In his 12 years, Tom Gordon never raised taxes, but Chris Coons had to raise taxes when he succeeded Gordon in 2005. Can we expect a tax increase in the county this year?
I’ve only been in office seven days …. I want to do what’s in the best interest of the citizens of New Castle County. A lot of people have made it very clear they don’t want their taxes raised. We have a very low tax rate in the county. I’ll do everything in my power to keep taxes low.

As you prioritize, what do you hope to accomplish in your first year?
We want to make some headway on land use. We’re taking a hard look at the finances. We think we can do more within the confines of our budget. And we’re going to look at stronger collaboration with towns south of the canal. The county has not been very active with towns south of the canal.

When it’s time for the public to assess your work, what standards should be used? How will you judge your work and how do you think you should be judged?
At some level, we’re a customer service enterprise. When customers come to us, they deserve to get an answer, and to get it quickly and to get an answer that is fair, even if it’s not the answer they want. So, I want them to think that this is a government that treats the citizens right. Whether you have a tremendous amount of money and power or you walk in here penniless and homeless, you get the same level of service from the county.

There are two other things that are personal passions of mine, even though the outcomes are somewhat out of our control. The first is increasing the level of job opportunities in the communities that need them the most.
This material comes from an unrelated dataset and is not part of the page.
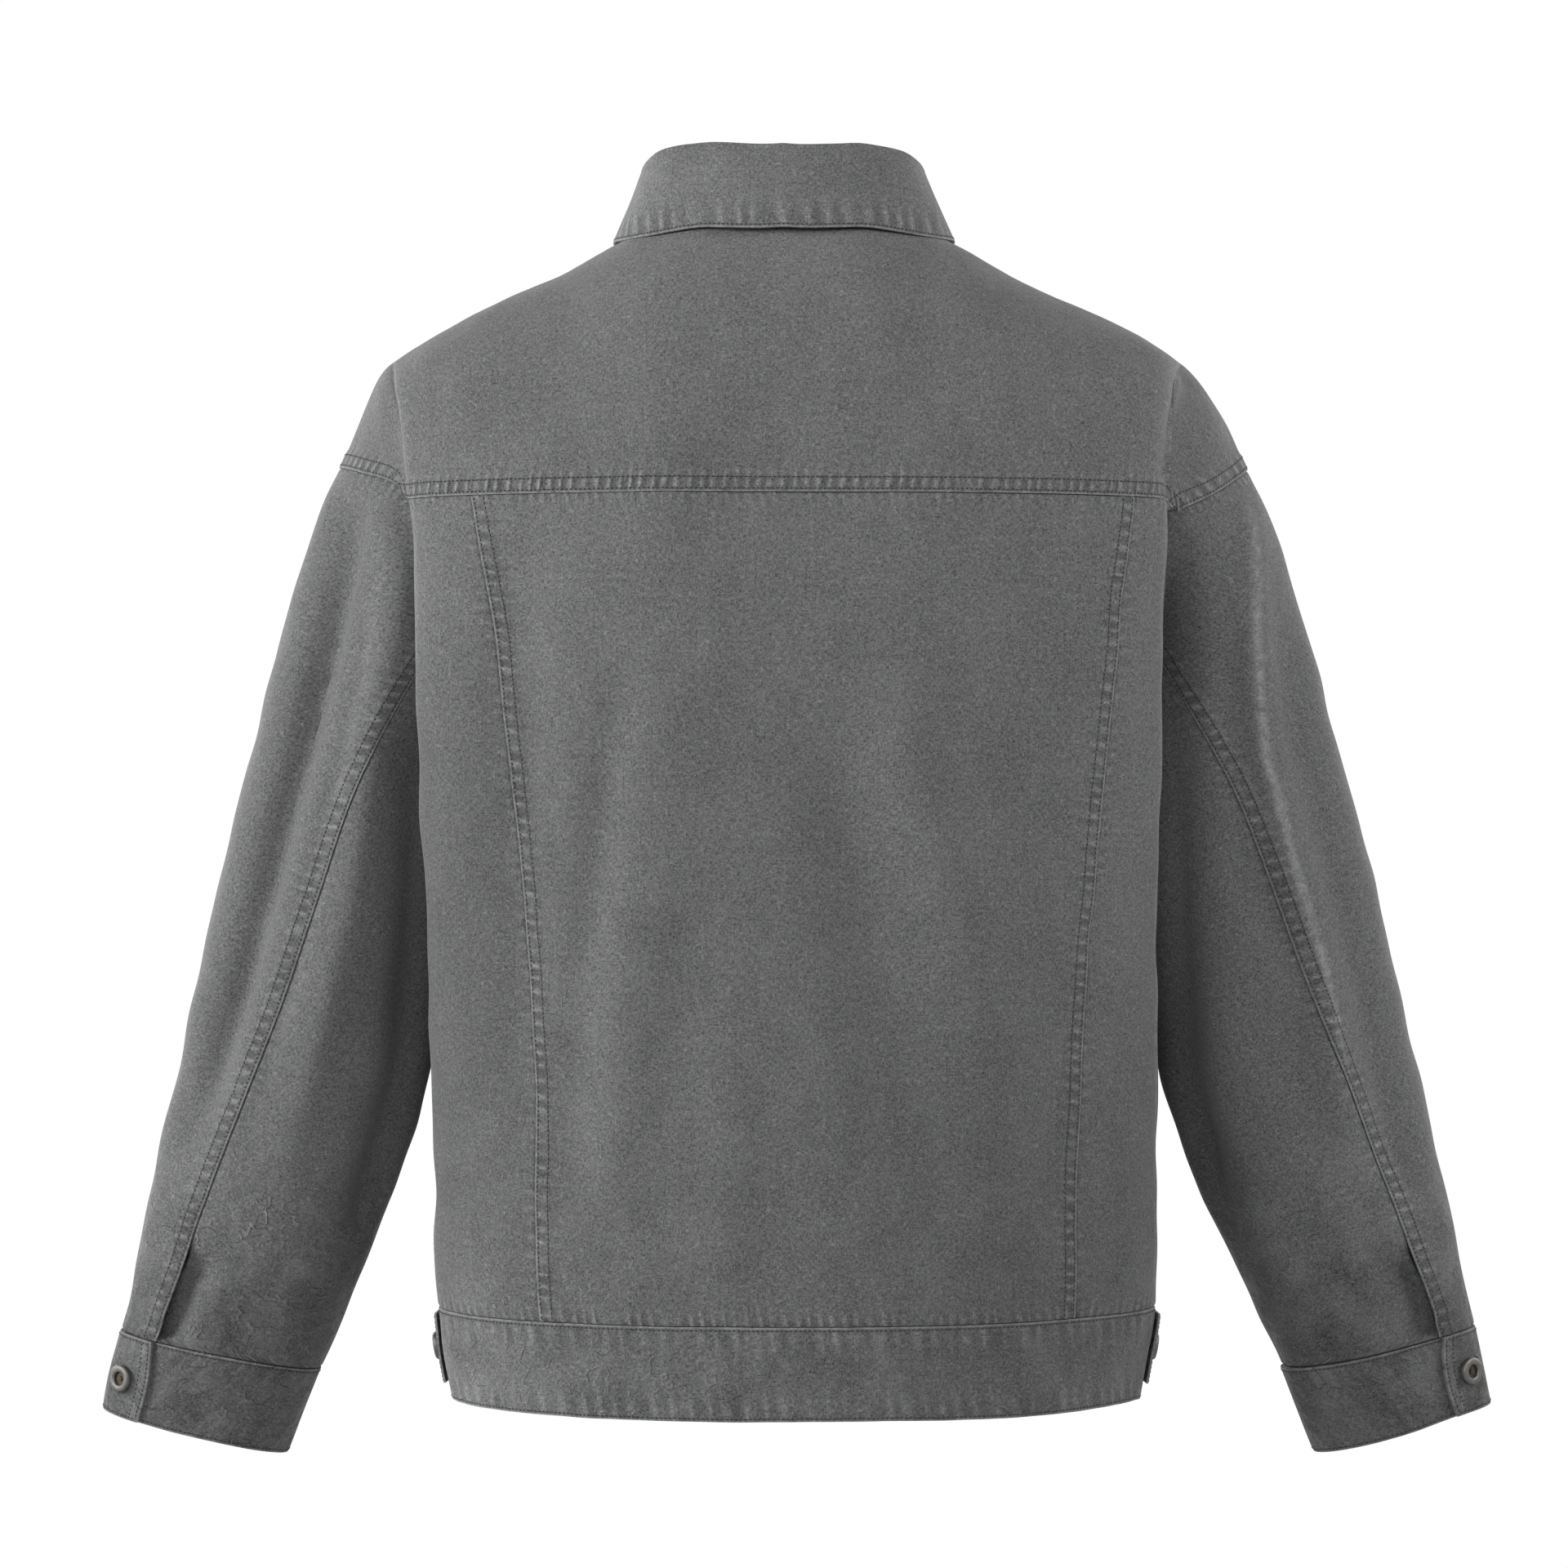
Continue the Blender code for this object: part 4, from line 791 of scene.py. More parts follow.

And related to that, in communities where kids don’t feel safe going outside today, they will feel safer going out [in the future].

If residents want to meet with you to discuss their concerns about county government, how can they do this?
Not only do I plan on doing it, I’ve already done it. Right after the swearing in, I came back to the office and anybody could talk to me. We’ll continue to have sessions like that, and we will be announcing them.